There you have it, a British recipe served in coal-cracker country by a Slovak descendant sparking memories of an Indian Restaurant in Japan.
“Events which have their roots far across the world,” indeed!
Dobru Chut!
Coronation Chicken (thepetitecook.com)
Ingredients
1 tablespoon extra-virgin olive oil
2 tablespoon white onion (or 1 shallot), finely chopped (I had a shallot handy and used that)
1 bay leaf
2 teaspoon mild curry powder
1 teaspoon double-concentrated tomato paste (I used about a tablespoon regular tomato paste)
¼ cup red wine
¼ cup water
1 tablespoon fresh lemon juice
¼ teaspoon brown sugar
1 ⅛cups mayonnaise
1 cup creme fraiche (I used the usual substitute, sour cream)
1 tablespoon dried apricots, finely chopped
6 cups skinless chicken breasts, cooked and shredded or cut into chunks
salt & pepper to taste
3 tablespoon toasted almond flakes, (optional)
Heat the extra-virgin olive oil in a large frying pan over medium-low heat.
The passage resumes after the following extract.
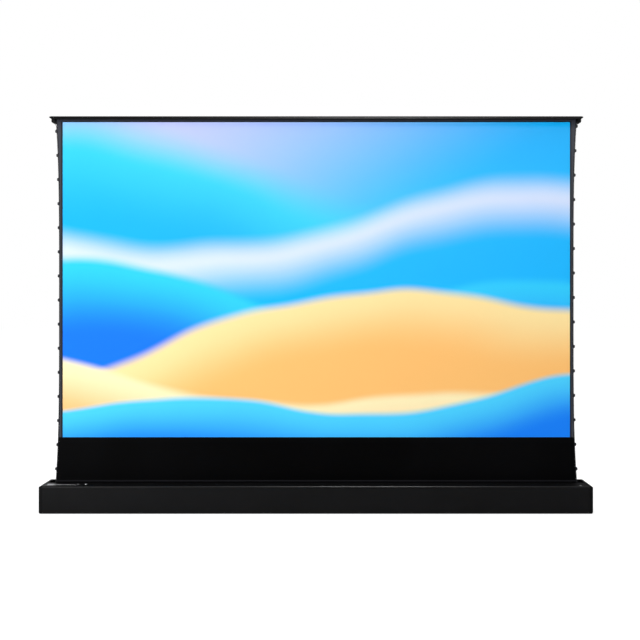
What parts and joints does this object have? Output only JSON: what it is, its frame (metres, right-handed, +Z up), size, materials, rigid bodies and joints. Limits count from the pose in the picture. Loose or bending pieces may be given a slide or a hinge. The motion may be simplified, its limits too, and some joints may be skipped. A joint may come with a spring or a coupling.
{
  "type": "pull up projection screen",
  "caption": "Floor-standing motorised pull-up projection screen: a long low housing, a tab-tensioned cloth under a top bar, and two folding arms behind it.",
  "frame": {"origin": "middle of the housing's footprint on the floor", "axes": "+X to the right along the housing, the picture faces -Y, +Z up"},
  "size_m": [3.44, 0.184, 2.4905],
  "materials": {
    "black_shell": "black anodised, satin",
    "black_moulding": "satin black moulding",
    "black_rubber": "matt",
    "dark_steel": "black powder coat",
    "plain_steel": "bright turned",
    "black_alloy": "black anodised",
    "bare_metal": "mill finish",
    "screen_cloth": null,
    "black_cloth": "smooth black, half gloss",
    "edge_tape": "woven tape",
    "tension_cord": "dark braid",
    "clear_lens": "clear, polished"
  },
  "bodies": {
    "housing": {"rear_chassis": "black_shell", "front_panel": "black_shell", "top_rail": "black_shell", "left_end_cap": "black_moulding", "right_end_cap": "black_moulding", "foot_front_left": "black_rubber", "foot_front_middle": "black_rubber", "foot_front_right": "black_rubber", "foot_rear_left": "black_rubber", "foot_rear_middle": "black_rubber", "foot_rear_right": "black_rubber", "motor_bracket": "dark_steel", "idler_bracket": "dark_steel", "tubular_motor": "bare_metal", "control_box": "black_moulding", "receiver_eye": "clear_lens", "left_arm_base": "dark_steel", "left_shoulder_pin": "plain_steel", "right_arm_base": "dark_steel", "right_shoulder_pin": "plain_steel", "connector_plate": "black_moulding", "power_inlet": "black_moulding", "trigger_jack": "plain_steel"},
    "roller": {"roller_tube": "bare_metal", "drive_crown": "black_moulding", "idler_plug": "black_moulding", "drive_wheel": "black_moulding", "cloth_pack": "black_cloth"},
    "left_lower_arm": {"left_lower_tube": "black_alloy", "left_lower_shoulder_eye": "dark_steel", "left_lower_elbow_eye": "dark_steel"},
    "left_upper_arm": {"left_upper_tube": "black_alloy", "left_upper_elbow_eye": "dark_steel", "left_upper_top_eye": "dark_steel", "left_elbow_pin": "plain_steel"},
    "top_bar": {"top_bar_profile": "black_shell", "cover_strip": "black_shell", "left_end_block": "black_moulding", "right_end_block": "black_moulding", "left_top_bracket": "dark_steel", "right_top_bracket": "dark_steel", "left_top_pin": "plain_steel", "right_top_pin": "plain_steel", "viewing_surface": "screen_cloth", "black_drop": "black_cloth", "left_edge_tape": "edge_tape", "right_edge_tape": "edge_tape", "left_tension_cord": "tension_cord", "right_tension_cord": "tension_cord", "left_cord_tensioner": "dark_steel", "right_cord_tensioner": "dark_steel"},
    "right_lower_arm": {"right_lower_tube": "black_alloy", "right_lower_shoulder_eye": "dark_steel", "right_lower_elbow_eye": "dark_steel"},
    "right_upper_arm": {"right_upper_tube": "black_alloy", "right_upper_elbow_eye": "dark_steel", "right_upper_top_eye": "dark_steel", "right_elbow_pin": "plain_steel"},
    "power_rocker": {"power_rocker": "black_moulding"},
    "manual_button": {"manual_button": "black_rubber"}
  },
  "joints": [
    {"name": "arm_fold", "type": "hinge", "parent": "housing", "child": "left_lower_arm", "pos_m": [-0.4, 0.0765, 0.043], "axis": [0, -1, 0], "range_deg": [0, 78.14], "stiffness_Nm_per_rad": 260, "springref_deg": -28.65, "deforming": ["viewing_surface", "black_drop", "left_edge_tape", "right_edge_tape", "left_tension_cord", "right_tension_cord"]},
    {"name": "left_elbow", "type": "hinge", "parent": "left_lower_arm", "child": "left_upper_arm", "pos_m": [-0.61108, 0.06775, 1.2401], "axis": [0, 1, 0], "range_deg": [0, 157.2]},
    {"name": "top_bar_level", "type": "hinge", "parent": "left_upper_arm", "child": "top_bar", "pos_m": [-0.4, 0.059, 2.4372], "axis": [0, -1, 0], "range_deg": [0, 78.6]},
    {"name": "right_shoulder", "type": "hinge", "parent": "housing", "child": "right_lower_arm", "pos_m": [0.4, 0.0765, 0.043], "axis": [0, 1, 0], "range_deg": [0, 78.6]},
    {"name": "right_elbow", "type": "hinge", "parent": "right_lower_arm", "child": "right_upper_arm", "pos_m": [0.61108, 0.06775, 1.2401], "axis": [0, -1, 0], "range_deg": [0, 157.2]},
    {"name": "roller_spin", "type": "hinge", "parent": "housing", "child": "roller", "pos_m": [0, -0.002, 0.07], "axis": [-1, 0, 0], "range_deg": [0, 2980]},
    {"name": "power_switch", "type": "hinge", "parent": "housing", "child": "power_rocker", "pos_m": [-1.7097, 0.004, 0.085], "axis": [0, -1, 0], "range_deg": [0, 16]},
    {"name": "manual_press", "type": "slide", "parent": "housing", "child": "manual_button", "axis": [1, 0, 0], "range_m": [0, 0.002], "stiffness_N_per_m": 400, "springref_m": -0.001}
  ],
  "couplings": [
    {"joint": "left_elbow", "follows": "arm_fold", "ratio": 2},
    {"joint": "top_bar_level", "follows": "arm_fold", "ratio": 1},
    {"joint": "right_shoulder", "follows": "arm_fold", "ratio": 1},
    {"joint": "right_elbow", "follows": "arm_fold", "ratio": 2},
    {"joint": "roller_spin", "follows": "arm_fold", "ratio": 37.9}
  ]
}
Add the onion, bay leaf and curry powder and gently cook for 2 minutes. Add the tomato paste, red wine and water and bring to a gentle boil. Add the lemon juice and a pinch of sugar, then season with salt and freshly cracked black pepper to taste.
Simmer for 2 minutes, until the sauce is slightly reduced, then remove from the heat. Strain the sauce through a fine sieve and allow it to cool.
In a large bowl mix together the prepared sauce with the mayonnaise, creme fraiche and apricots. Add the cooked chicken and gently fold it all together. Finally, add the toasted almond flakes if using.
Serve the coronation chicken with a salad, rice or as a filling for jacket potatoes or sandwiches. Enjoy!